Written request: Extract exactly those lines that lie between the start of the material and the line with "return front_solid(Pos(0, usb_middle())", including both boundary lines and no others.

────────────────────

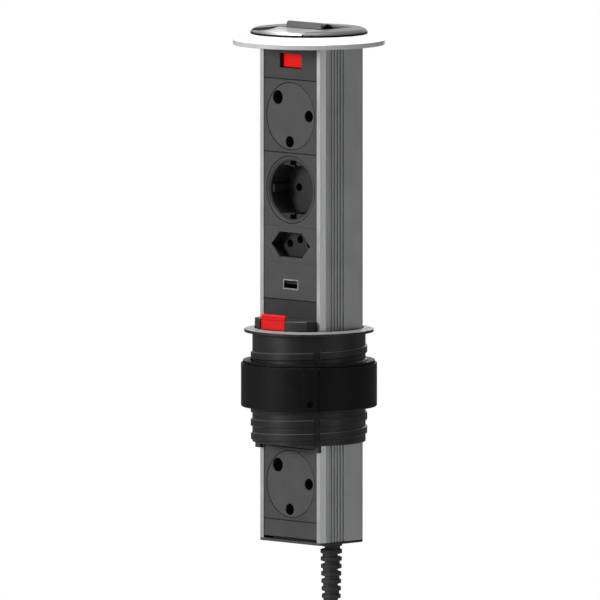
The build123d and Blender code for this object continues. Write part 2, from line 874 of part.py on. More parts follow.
def usb_frame(grow, y_front, y_back):
    """The port's mouth, grown by a wall, between two depths."""
    mouth = Rectangle(usb_mouth_width + 2 * grow, usb_mouth_height + 2 * grow)
    return front_solid(Pos(0, usb_middle()) * mouth, y_front, y_back)


def board_heights():
    """Lower and upper face of the converter board, just under the port's shell."""
    top = usb_middle() - usb_mouth_height / 2 - usb_shell_wall - seat_gap
    return top - board_thickness, top


def usb_module():
    plate = panel_plate(joint_line(6), joint_line(5), tight_high=True)
    lip_back = panel_front + usb_lip_thickness + seat_gap
    plate -= usb_frame(usb_shell_wall + usb_lip + seat_gap, panel_front - overrun, lip_back)
    plate -= usb_frame(usb_shell_wall + seat_gap, panel_front, panel_back + overrun)
    board_low, board_high = board_heights()
    middle = (board_low + board_high) / 2
    for side in (-1, 1):
        x = span(side * (board_half - rail_groove), side * (board_half + rail_width - rail_groove))
        z = (middle - rail_height / 2, middle + rail_height / 2)
        rail = block(x, (panel_back - seat_gap, panel_back + rail_length), z)
        x_groove = span(0, side * (board_half + seat_gap))
        z_groove = (board_low - seat_gap, board_high + seat_gap)
        plate += rail - block(x_groove, (panel_back, panel_back + rail_length + overrun), z_groove)
    return plate


def usb_shell():
    """The port's pressed steel shell with its turned-out lip."""
    tube = usb_frame(usb_shell_wall, panel_front, panel_front + usb_shell_depth)
    lip = usb_frame(usb_shell_wall + usb_lip, panel_front, panel_front + usb_lip_thickness)
    return tube + lip - usb_frame(0, panel_front - overrun, panel_front + usb_shell_depth - usb_shell_wall)


def usb_tongue():
    back = panel_front + usb_shell_depth - usb_shell_wall
    z = usb_middle() + usb_tongue_set
    half, thick = usb_tongue_width / 2, usb_tongue_thickness / 2
    return block((-half, half), (panel_front + usb_tongue_inset, back), (z - thick, z + thick))


def usb_board():
    """The converter board: its coil and capacitor, and a rear edge that meets the line and neutral bars."""
    low, high = board_heights()
    y_front = panel_back + board_front - rail_groove
    board = block((-board_half, board_half), (y_front, bar_front), (low, high))
    back = bar_front - rail_width
    board += block((-inductor_width, 0), (back - inductor_depth, back), (high, high + inductor_height))
    x_round = (inductor_width + capacitor_radius) / 2
    return board + disc(capacitor_radius, high, high + capacitor_height, x_round, back - inductor_depth / 2)


def bar_heights():
    """Lowest and highest point of the bars, inside the outer ends of the outermost sockets."""
    return end_cover_top + bar_margin, joint_line(0) - bar_margin


def bar(x):
    low, high = bar_heights()
    return block((x - bar_width / 2, x + bar_width / 2), (bar_front, bar_back), (low, high))


def bar_carrier():
    """The insulating strip on the profile's back wall, with a rib under each bar."""
    low, high = bar_heights()
    body = block((-carrier_half, carrier_half), (carrier_front, carrier_back), (low, high))
    for x in (-bar_spacing, 0, bar_spacing):
        body += block((x - bar_width / 2, x + bar_width / 2), (bar_back, carrier_back), (low, high))
    return body


def end_plate():
    """The plate under the column, with holes for the strain relief and the screws, and a tongue behind the cover."""
    plate = plan_solid(column_outline(0), end_plate_bottom, end_plate_top)
    plate = chamfer(plate.edges().group_by(Axis.Z)[0], edge_chamfer)
    tongue_front = panel_back + seat_gap
    plate += block(
        (-end_tongue_half, end_tongue_half),
        (tongue_front, tongue_front + wing_thickness),
        (end_plate_top, end_plate_top + end_tongue_height),
    )
    low, high = end_plate_bottom - overrun, end_plate_top + overrun
    plate -= disc(boot_root_radius + seat_gap, low, high, exit_x, exit_y)
    head_top = end_plate_bottom + end_screw_head_height
    for side in (-1, 1):
        x = side * port_x
        plate -= disc(port_radius, low, high, x, port_y)
        plate -= disc(end_screw_head + seat_gap, low, head_top, x, port_y)
    return plate


def end_screws():
    head_low = end_plate_bottom
    head_high = head_low + end_screw_head_height - seat_gap
    shank = cap_screw_radius
    return [
        disc(end_screw_head, head_low, head_high, side * port_x, port_y)
        + disc(shank, head_low, head_low + end_screw_length, side * port_x, port_y)
        for side in (-1, 1)
    ]


def cord_boot():
    """The ribbed strain relief: a head above the end plate, a tapering neck, ribs, and slots across it."""
    head_top = end_plate_top + boot_head_height
    head = disc(boot_head_radius, end_plate_top, head_top, exit_x, exit_y)
    neck = Cone(boot_tip_radius, boot_root_radius, boot_length, align=(Align.CENTER, Align.CENTER, Align.MIN))
    body = head + disc(boot_root_radius, end_plate_bottom, end_plate_top, exit_x, exit_y)
    body += Pos(exit_x, exit_y, boot_end) * neck
    count = int(boot_length // rib_pitch)
    for k in range(count):
        share = k / count
        radius = boot_rib_root + (boot_rib_tip - boot_rib_root) * share
        z = end_plate_bottom - k * rib_pitch
        body += disc(radius, z - boot_rib_width, z, exit_x, exit_y)
    for k in range(count - 1):
        z = end_plate_bottom - k * rib_pitch - (boot_rib_width + rib_pitch) / 2
        near = boot_root_radius - boot_slot_depth / 2
        side = 1 if k % 2 else -1
        slot = block(
            span(side * near, side * (boot_rib_root + overrun)),
            (-boot_root_radius, boot_root_radius),
            (z - boot_slot_height / 2, z + boot_slot_height / 2),
        )
        body -= Pos(exit_x, exit_y, 0) * Rot(0, 0, boot_slot_angle) * slot
    return body - disc(cord_radius + cord_bore_gap, boot_end - overrun, head_top + overrun, exit_x, exit_y)


def cord_top():
    """Height at which the sheathed cord ends inside the column."""
    return end_plate_top + cord_inner_rise


def cord_inner():
    """The stretch of cord inside the strain relief and the clamp."""
    return disc(cord_radius, boot_end, cord_top(), exit_x, exit_y)


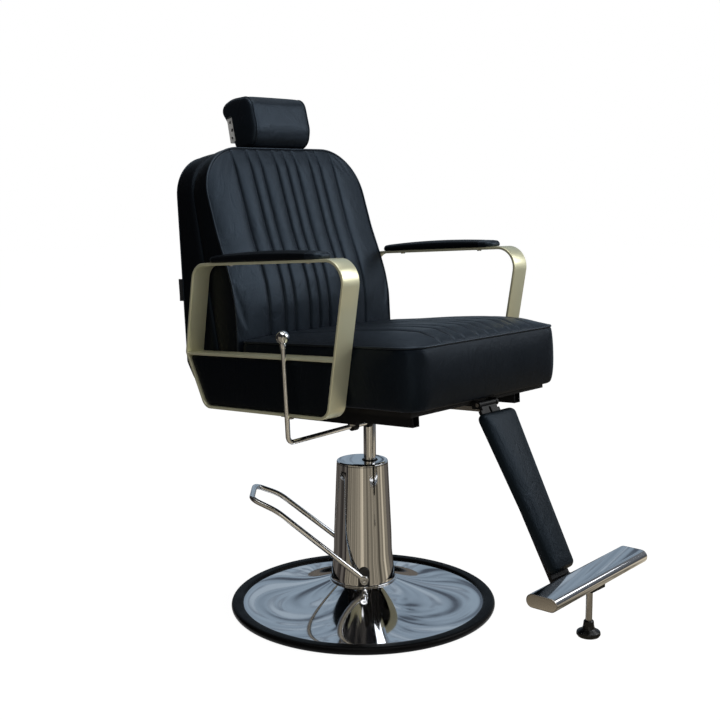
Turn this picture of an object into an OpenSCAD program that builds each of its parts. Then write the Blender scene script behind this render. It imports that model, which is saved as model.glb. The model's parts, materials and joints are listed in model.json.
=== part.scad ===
// Hydraulic barber chair with a reclining back, a rising leg rest and a sliding headrest.
// Millimetres, +Z up. The origin is on the floor under the centre of the round base.
// The sitter faces -Y, so the sitter's left is +X.

/* [Base] */
// Diameter of the rubber ring that stands on the floor
base_d = 600; // [520:5:700]
// Height of the rubber ring
ring_h = 17; // [12:1:24]
// Width of the rubber ring that shows outside the dish
ring_w = 27; // [18:1:34]
// Thickness of the chrome dish sheet
dish_t = 2; // [1.5:0.5:4]
// Height of the chrome dish where the pump cover stands on it
dish_h = 60; // [45:1:75]
// Thickness of the steel weight plate in the base
plate_t = 8; // [5:1:12]

/* [Pump] */
// Direction that the foot pedal points, in degrees from +X
pump_heading = 135; // [0:5:355]
// Outer diameter of the pump cover at its foot
cover_foot_d = 146; // [134:1:156]
// Outer diameter of the pump cover at its top
cover_top_d = 114; // [110:1:130]
// Height of the top of the pump cover's cap above the floor
cap_z = 336; // [315:1:345]
// Thickness of the cap's top
cap_t = 5; // [3:0.5:8]
// Thickness of the cover sheet
cover_t = 2; // [1.5:0.5:4]
// Diameter of the pump body inside the cover
pump_d = 92; // [88:1:100]
// Diameter of the lifting ram
ram_d = 28; // [24:0.5:32]
// Distance from the base centre to the ram axis, away from the pedal
ram_offset = 17; // [14:0.5:20]
// Radial running clearance of every shaft, ram and pin in its bore
run_gap = 0.05; // [0.02:0.01:0.1]
// Lowering travel from the height shown
lift_down = 74; // [40:1:74]
// Raising travel from the height shown
lift_up = 76; // [40:1:80]

/* [Pedal] */
// Diameter of the pedal's round bar
pedal_bar_d = 12; // [9:0.5:14]
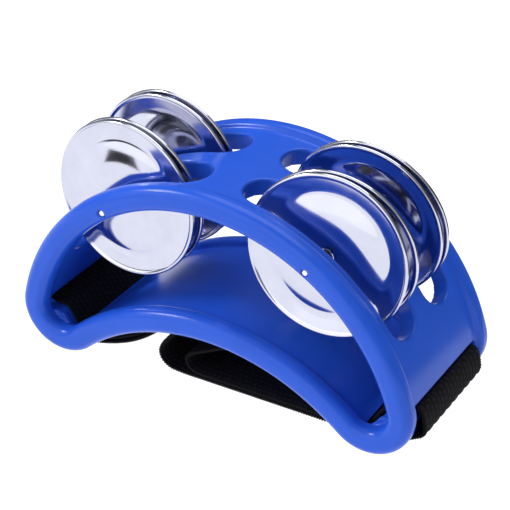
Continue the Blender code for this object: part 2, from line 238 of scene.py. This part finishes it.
def bar_outline():
    along = Vector(LOWER_SLOT_DIRECTION).normalized()
    foot = Vector(LOWER_SLOT_CENTRE)
    corner = foot + along * (BAR_TOP - foot.y) / along.y
    across, down = BAR_CHAMFER
    outline = [(corner.x + BAR_CHAMFER_SET + across, BAR_TOP),
               (corner.x + BAR_CHAMFER_SET, BAR_TOP - down), (foot.x, foot.y)]
    return outline + arc((TIP_X, TIP_Z), BAR_BACK_RADIUS, *BAR_BACK_TURN, BAR_BACK_STEPS)


def lower_slot_outline():
    along = Vector(LOWER_SLOT_DIRECTION).normalized()
    across = Vector((along.y, -along.x)) * LOWER_SLOT_HALF_WIDTH
    centre = Vector(LOWER_SLOT_CENTRE)
    low, high = (centre + along * reach for reach in LOWER_SLOT_REACH)
    return [tuple(low - across), tuple(low + across), tuple(high + across), tuple(high - across)]


def jingle_slot_distance(ax, y, z):
    near, far = JINGLE_SLOT_Y
    start, end = (math.radians(angle) * TOP_RADIUS for angle in JINGLE_SLOT_ANGLE)
    half_width, half_length = (far - near) / 2, (end - start) / 2
    along = np.arctan2(ax, z - TOP_Z) * TOP_RADIUS - (start + end) / 2
    across = np.abs(y) - (near + far) / 2
    flat = np.hypot(np.maximum(np.abs(along) - half_length + half_width, 0), across) - half_width
    from_top = np.hypot(ax, z - TOP_Z)
    under, over = JINGLE_SLOT_CUT
    return np.maximum(flat, np.maximum(under - from_top, from_top - over))


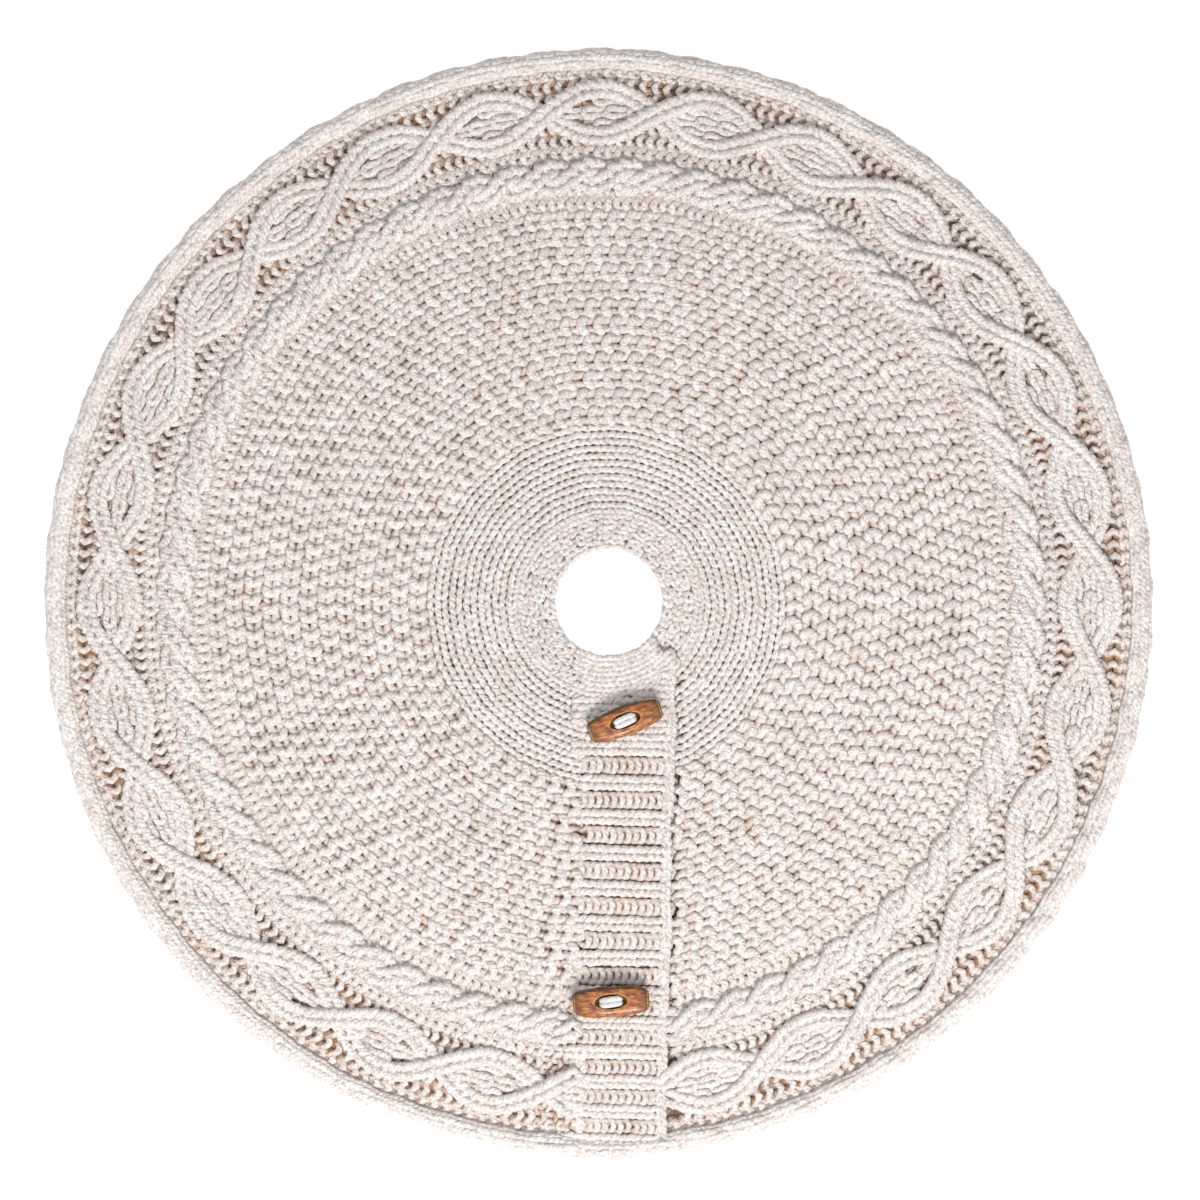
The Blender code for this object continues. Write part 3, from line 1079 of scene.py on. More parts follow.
@dataclass
class RolledHem:
    """The rim's rolled edge: wales of slanting stitches round a roll, with low lumps like a braid."""

    height: float = 0.0076
    roll: float = 0.0054
    reach: float = 0.0032
    wales: int = 3
    courses: int = CABLE_COURSES
    first_turn: float = 2.85
    last_turn: float = -0.75
    lumps: int = 69
    lump_size: float = 0.16
    skew: float = 0.45
    in_lap: bool = False

    def spots(self, plan: Plan, cloth: Cloth) -> Iterator[Spot]:
        """Where the hem's stitches go.

        Args:
            plan: The skirt's layout.
            cloth: The shape that the cloth lies in.

        Yields:
            Each stitch's spot.
        """
        middle = plan.rings["hem_roll"].outer - self.roll - self.reach
        count = WEDGES * self.courses
        width = abs(self.first_turn - self.last_turn) * self.roll / self.wales
        up = Vector((0, 0, 1))
        for order in range(self.wales):
            turn = self.first_turn + (self.last_turn - self.first_turn) * (order + 0.5) / self.wales
            for index in range(count):
                angle = math.tau * (index + 0.5) / count - math.pi / 2
                lump = 1 + self.lump_size * math.sin(angle * self.lumps + turn * 1.6)
                out = Vector((math.cos(angle), math.sin(angle), 0))
                radius = middle + self.roll * lump * math.cos(turn)
                height = self.height + self.roll * lump * math.sin(turn)
                local = plan.local(out.x * radius, out.y * radius)
                if plan.in_closure(*local) is not self.in_lap:
                    continue
                lift = 0 if self.in_lap else cloth.lift(*local) * max(0.0, math.sin(turn))
                along = Vector((-out.y, out.x, 0)) * (math.tau * radius / count)
                across = (out * math.sin(turn) - up * math.cos(turn)) * width
                yield Spot(out * radius + up * (height + lift), across + along * self.skew, along)


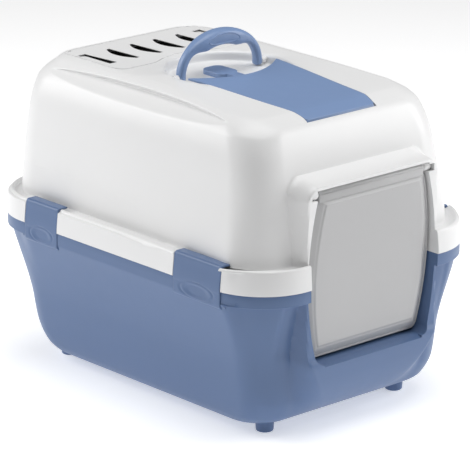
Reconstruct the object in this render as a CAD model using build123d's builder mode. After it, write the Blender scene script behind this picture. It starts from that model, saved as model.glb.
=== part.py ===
"""Cat litter box with a latched hood: tray, hood, swing door, filter, carry handle and scoop store.

The frame is in millimetres: +Z is up, the door faces -Y, +X is to the right of someone who
faces the door, and the origin is on the floor under the middle of the box.
"""
from build123d import *
import math
import os

os.makedirs("parts", exist_ok=True)

# ---------------------------------------------------------------- overall sizes
overall_width = 450.0            # across the hood's rim band
overall_length = 600.0           # along the rim band, door to back
foot_height = 12.0               # floor to the tray's underside
rim_height = 227.0               # floor to the tray's rim
roof_height = 460.0              # floor to the flat top of the hood
wall = 3.0                       # plastic thickness everywhere
seat_gap = 0.3                   # air between pieces that rest on each other
play = 0.4                       # radial air round a turning pin
edge_gap = 1.0                   # air round a lid or a latch in its place

half_width = overall_width / 2
half_length = overall_length / 2

# ---------------------------------------------------------------- tray
# Each level: height, then how far in from the rim band at the sides, door end and back,
# then the plan radius of the corners.
tray_levels = [
    (foot_height, 73, 88, 88, 55),
    (30, 56, 48, 60, 64),
    (60, 44, 34, 46, 74),
    (112, 35, 31, 39, 80),
    (rim_height - 18, 11, 13, 13, 86),
]
band_corner = 93.0               # plan radius of the rim band
rim_inset = 1.5                  # the tray's rim stands this far inside the band
rim_skirt = 18.0                 # depth of the rim's turned-down edge

sill_height = 112.0              # floor to the step at the door
sill_reach = 299.0               # how far out the step stands from the middle
sill_lip = 10.0                  # upright edge of the step
sill_foot_height = 50.0          # where the step's slope meets the tray's wall
entry_gap = 3.0                  # air between the door and its frame
cheek_front = 292.0              # posts beside the door, in the tray
cheek_depth = 26.0

# ---------------------------------------------------------------- feet
foot_radius = 13.0
foot_x = 128.0
foot_y = 213.0

# ---------------------------------------------------------------- hood
band_height = 35.0
band_taper = 4.0                 # the band narrows by this much towards its top
skirt_depth = 9.0                # how far the hood's wall drops inside the tray
hood_foot = rim_height + seat_gap
band_top = hood_foot + band_height
hood_levels = [
    (rim_height - skirt_depth, 25, 28, 22, 72),
    (band_top, 25, 28, 22, 72),
    (350, 34, 42, 29, 70),
    (400, 40, 53, 34, 68),
    (430, 48, 66, 40, 64),
    (442, 57, 76, 46, 60),
    (451, 70, 100, 53, 54),
    (roof_height, 90, 290, 63, 42),
]
frame_half_width = 128.0         # raised frame round the door
frame_top = 371.0
frame_front = 292.0
frame_depth = 45.0
frame_corner = 22.0
header_bottom = 364.0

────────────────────

The output:
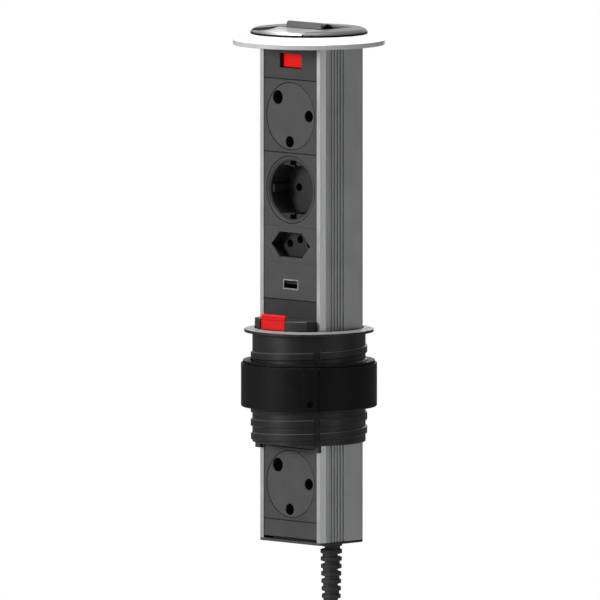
The build123d and Blender code for this object continues. Write part 2, from line 874 of part.py on. More parts follow.
def usb_frame(grow, y_front, y_back):
    """The port's mouth, grown by a wall, between two depths."""
    mouth = Rectangle(usb_mouth_width + 2 * grow, usb_mouth_height + 2 * grow)
    return front_solid(Pos(0, usb_middle()) * mouth, y_front, y_back)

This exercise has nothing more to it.